Traffic data must be eliminated or made anonymous when no longer needed for the transmission of the communication. Prior express consent is required and may be removed at any time. It can only be done to the extent required and the time necessary for marketing electronic communications services or the provision of value added services.
Processing of traffic data is admissible when required for billing and payment of interconnections and only until the end of the period during which the bill may lawfully be challenged or payment pursued.
Complete and accurate information on the type of data being processed must be provided, as well as the purposes and duration of the processing and the possibility of disclosure to third parties for the provision of value added services. Processing should be limited to workers and employees in charge of billing or traffic management, customer inquiries, fraud detection, marketing of electronic communications services accessible to the public, or the provision of value added services, restricting to that necessary for the purposes of such activities.
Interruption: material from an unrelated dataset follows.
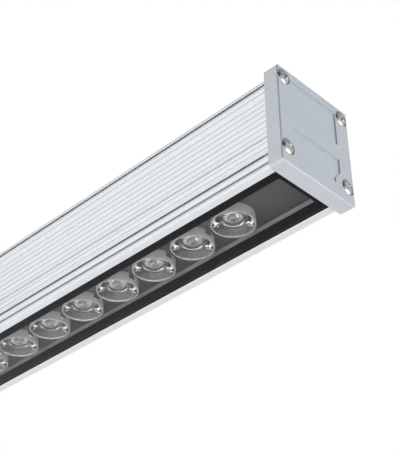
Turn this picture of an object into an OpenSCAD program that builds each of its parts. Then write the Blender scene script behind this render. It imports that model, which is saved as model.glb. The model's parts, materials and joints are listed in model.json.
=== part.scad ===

Processing of this data is allowed only if they are made anonymous or to the extent and for the duration necessary for the provision of value added services, provided it has obtained prior express consent. Prior information must also be provided.
Companies must ensure there is an option, using simple means and free of charge:
- to withdraw consent at any time, or
- temporarily refuse the processing of such data for each connection to the network or for each transmission of a communication.
Non-compliance with ‘Opt in’ rules consists of an administrative offence, punishable with fines ranging from EUR 5,000 to EUR 5,000,000.